Monday, Jun. 25, 1951
Harvard '26
What are Harvardmen really like once they get out into the world? This week, in one of the most comprehensive class reports ever published--Harvard 1926, the Life and Opinions of a College Class, by Cornelius DuBois and Charles J. V. Murphy (Harvard University Press; $2.50)--readers could find out just what happens to Harvard's old grads in 25 years of worldly endeavor.
The Class of 1926 went through college during the Coolidge boom, when the Yard was also booming with such great names as Charles Townsend Copeland, George Lyman Kittredge, Bliss Perry and Irving Babbitt. But only a handful of the 745 have become headliners (among them: Physicist J. Robert Oppenheimer, This Week Editor William Ichabod Nichols), and far more have made the Social Register (23%) than Who's Who in America (8%). After 25 years, the average Harvardman, '26, has become a happy, prosperous gentleman with a goodly share of virtues and some surprising vices.
Falling Hair & Psychiatry. Time has treated him fairly well; at an average age of 46, he admits to being grey-haired (43% of the class), to worrying a bit about falling hair (27% are bald), but generally, he has his teeth (16% have some false teeth). He may have had a nervous breakdown (5%), undergone psychiatric treatment (12%), and been divorced (13%). A few of his classmates (1%) admit to having cheated on their income tax. Another 1% have fathered illegitimate children, 5% have kept mistresses. One old grad hinted that he was an embezzler. Another served a sentence for planting a stink bomb in the ventilating system of the New York Stock Exchange.
Chances are that the average member of '26 is married (91%), has two children, and owns his own home (75%). He owns twice as many cars as the average American, and makes almost four times as much money (median income: $11,900). After 25 years, the favorite profession is the law (14%); the next is teaching (8%). Teachers make the least money; admen and manufacturers (2% and 9% respectively) make the most. There are men in the class who can do almost anything, says the class report, except "dig ditches, run an elevator, operate a lathe . . . repair a television set, press clothes, cobble a worn pair of shoes, or hoe the corn."
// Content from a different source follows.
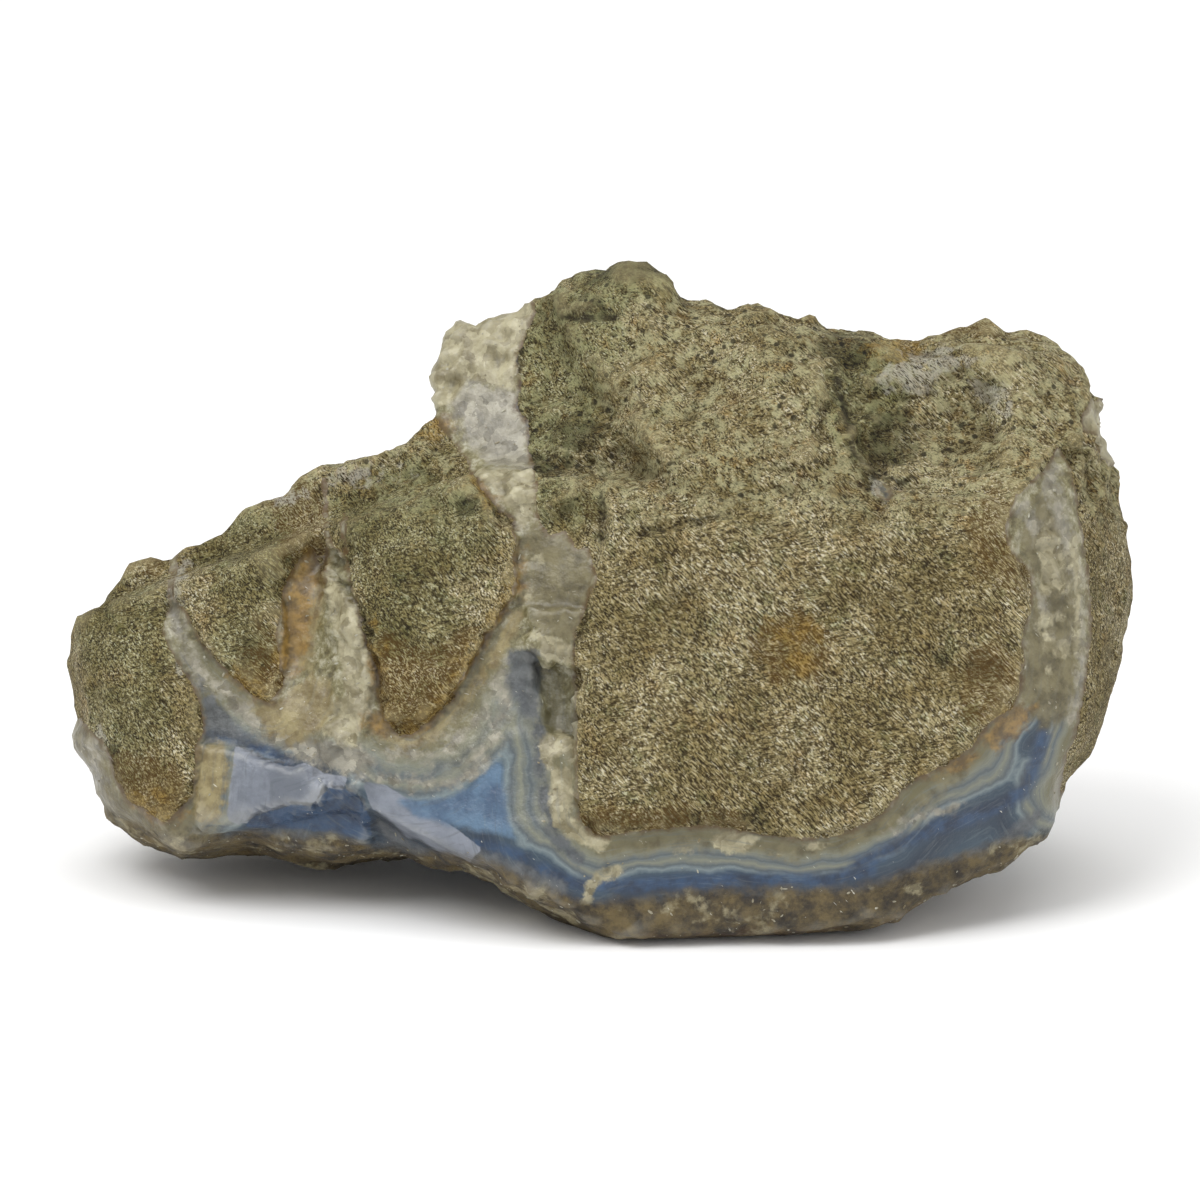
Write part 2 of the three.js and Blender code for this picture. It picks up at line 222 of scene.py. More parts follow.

Church & Canasta. In college, more than half the class was of Republican background. Today, the ratio runs about the same--Republicans 56%, Independents 26%, and Democrats 16%. But 33% of the erstwhile Republicans have become Democrats, and 30% of the Democrats have become Republicans. One out of 20 men still votes Socialist.
In their well-appointed homes (seven out of ten have radio-phonographs and washing machines), Harvardmen play canasta and bridge, and worry about war with Russia and atomic bombing. Only three out of ten go to church with any regularity, but six out of ten believe in God. One out of five has written a book, and one out of ten has run for some sort of public office--from justice of the peace to President (Eugene Daniell, who ran in 1932 on the Commoners ticket--a shortlived organization of Bostonians, dedicated to the promise of a living wage for everyone).
All in all, they are a busy group who make more than their share of radio speeches (25% have done so in the last two years) and give their share of press interviews (38%). They are happy (83%), and nine out of ten are very glad they went to Harvard.